> **OBJECTIVE**: Your task is to quote, unchanged, only the lines from the one with "are the origin." through the one with "zip(*points))), Vector(map(max, zip(*points)))", both ends included.

------ SUPPLIED ENTRIES ------

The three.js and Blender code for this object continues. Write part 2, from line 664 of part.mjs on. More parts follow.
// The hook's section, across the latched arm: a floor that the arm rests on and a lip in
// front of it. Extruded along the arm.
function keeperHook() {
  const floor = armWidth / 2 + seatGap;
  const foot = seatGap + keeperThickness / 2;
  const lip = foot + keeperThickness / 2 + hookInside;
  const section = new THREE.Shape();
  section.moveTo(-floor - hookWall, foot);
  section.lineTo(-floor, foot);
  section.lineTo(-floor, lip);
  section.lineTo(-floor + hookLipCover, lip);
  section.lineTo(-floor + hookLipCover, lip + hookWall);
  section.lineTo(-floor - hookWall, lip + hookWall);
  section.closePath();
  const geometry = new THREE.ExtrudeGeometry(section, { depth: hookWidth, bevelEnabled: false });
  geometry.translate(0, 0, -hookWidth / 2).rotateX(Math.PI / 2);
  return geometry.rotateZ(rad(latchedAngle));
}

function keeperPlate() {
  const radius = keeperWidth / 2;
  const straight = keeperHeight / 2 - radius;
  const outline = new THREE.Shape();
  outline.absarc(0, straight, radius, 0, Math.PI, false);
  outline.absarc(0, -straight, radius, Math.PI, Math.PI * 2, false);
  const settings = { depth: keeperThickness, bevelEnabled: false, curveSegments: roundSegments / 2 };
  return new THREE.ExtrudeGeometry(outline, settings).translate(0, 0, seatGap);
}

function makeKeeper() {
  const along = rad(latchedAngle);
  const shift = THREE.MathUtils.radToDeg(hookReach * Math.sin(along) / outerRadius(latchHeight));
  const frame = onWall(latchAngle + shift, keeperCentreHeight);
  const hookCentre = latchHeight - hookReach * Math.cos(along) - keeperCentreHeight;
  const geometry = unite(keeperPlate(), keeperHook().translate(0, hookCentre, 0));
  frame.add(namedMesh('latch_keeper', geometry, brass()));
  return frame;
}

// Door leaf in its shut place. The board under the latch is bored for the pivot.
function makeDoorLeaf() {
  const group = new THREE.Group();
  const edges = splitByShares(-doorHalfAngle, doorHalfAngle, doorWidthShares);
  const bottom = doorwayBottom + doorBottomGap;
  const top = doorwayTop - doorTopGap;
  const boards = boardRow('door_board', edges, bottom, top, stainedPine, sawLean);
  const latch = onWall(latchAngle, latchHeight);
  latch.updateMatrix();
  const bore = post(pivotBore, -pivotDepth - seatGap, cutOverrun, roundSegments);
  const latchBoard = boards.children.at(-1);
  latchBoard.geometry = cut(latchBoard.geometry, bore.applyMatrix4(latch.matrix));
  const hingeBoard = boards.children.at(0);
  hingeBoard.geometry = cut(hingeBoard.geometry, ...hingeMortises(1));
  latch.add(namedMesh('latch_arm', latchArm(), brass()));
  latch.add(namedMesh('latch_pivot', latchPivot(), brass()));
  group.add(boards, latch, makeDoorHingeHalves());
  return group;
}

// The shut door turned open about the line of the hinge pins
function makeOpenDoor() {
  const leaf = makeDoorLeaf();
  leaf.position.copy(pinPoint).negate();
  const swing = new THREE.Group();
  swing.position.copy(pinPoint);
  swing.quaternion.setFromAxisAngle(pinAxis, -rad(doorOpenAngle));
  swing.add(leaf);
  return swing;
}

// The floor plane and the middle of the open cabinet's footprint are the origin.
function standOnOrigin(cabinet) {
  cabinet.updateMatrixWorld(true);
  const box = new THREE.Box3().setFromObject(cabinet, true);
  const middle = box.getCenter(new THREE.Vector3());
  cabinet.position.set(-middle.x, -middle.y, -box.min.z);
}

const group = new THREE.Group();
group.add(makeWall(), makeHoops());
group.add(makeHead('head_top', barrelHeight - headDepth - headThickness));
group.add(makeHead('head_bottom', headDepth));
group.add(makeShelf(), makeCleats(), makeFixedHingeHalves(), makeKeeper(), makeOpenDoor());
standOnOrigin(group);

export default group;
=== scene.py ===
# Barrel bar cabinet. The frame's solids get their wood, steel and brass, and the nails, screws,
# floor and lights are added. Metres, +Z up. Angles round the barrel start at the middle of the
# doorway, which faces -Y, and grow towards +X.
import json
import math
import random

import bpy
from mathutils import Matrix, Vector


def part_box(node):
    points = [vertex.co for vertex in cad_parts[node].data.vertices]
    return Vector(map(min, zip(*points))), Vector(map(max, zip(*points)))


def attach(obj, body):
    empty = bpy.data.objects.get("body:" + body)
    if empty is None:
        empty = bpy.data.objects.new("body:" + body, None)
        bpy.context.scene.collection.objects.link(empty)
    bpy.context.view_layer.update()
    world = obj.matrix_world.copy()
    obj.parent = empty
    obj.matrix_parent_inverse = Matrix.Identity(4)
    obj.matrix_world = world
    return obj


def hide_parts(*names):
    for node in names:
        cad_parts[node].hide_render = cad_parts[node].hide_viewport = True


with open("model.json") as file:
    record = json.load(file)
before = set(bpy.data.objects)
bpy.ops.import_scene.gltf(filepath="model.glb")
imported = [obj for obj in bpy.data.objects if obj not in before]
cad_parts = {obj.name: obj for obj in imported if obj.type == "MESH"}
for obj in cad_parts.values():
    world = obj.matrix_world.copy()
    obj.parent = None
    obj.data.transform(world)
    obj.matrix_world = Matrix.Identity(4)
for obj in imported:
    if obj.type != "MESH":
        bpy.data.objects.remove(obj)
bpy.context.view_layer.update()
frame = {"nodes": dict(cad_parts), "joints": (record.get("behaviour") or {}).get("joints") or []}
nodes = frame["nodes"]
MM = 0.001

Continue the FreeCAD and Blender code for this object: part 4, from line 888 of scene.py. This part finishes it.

------

> **FULL RESPONSE**:
// The floor plane and the middle of the open cabinet's footprint are the origin.
function standOnOrigin(cabinet) {
  cabinet.updateMatrixWorld(true);
  const box = new THREE.Box3().setFromObject(cabinet, true);
  const middle = box.getCenter(new THREE.Vector3());
  cabinet.position.set(-middle.x, -middle.y, -box.min.z);
}

const group = new THREE.Group();
group.add(makeWall(), makeHoops());
group.add(makeHead('head_top', barrelHeight - headDepth - headThickness));
group.add(makeHead('head_bottom', headDepth));
group.add(makeShelf(), makeCleats(), makeFixedHingeHalves(), makeKeeper(), makeOpenDoor());
standOnOrigin(group);

export default group;
=== scene.py ===
# Barrel bar cabinet. The frame's solids get their wood, steel and brass, and the nails, screws,
# floor and lights are added. Metres, +Z up. Angles round the barrel start at the middle of the
# doorway, which faces -Y, and grow towards +X.
import json
import math
import random

import bpy
from mathutils import Matrix, Vector


def part_box(node):
    points = [vertex.co for vertex in cad_parts[node].data.vertices]
    return Vector(map(min, zip(*points))), Vector(map(max, zip(*points)))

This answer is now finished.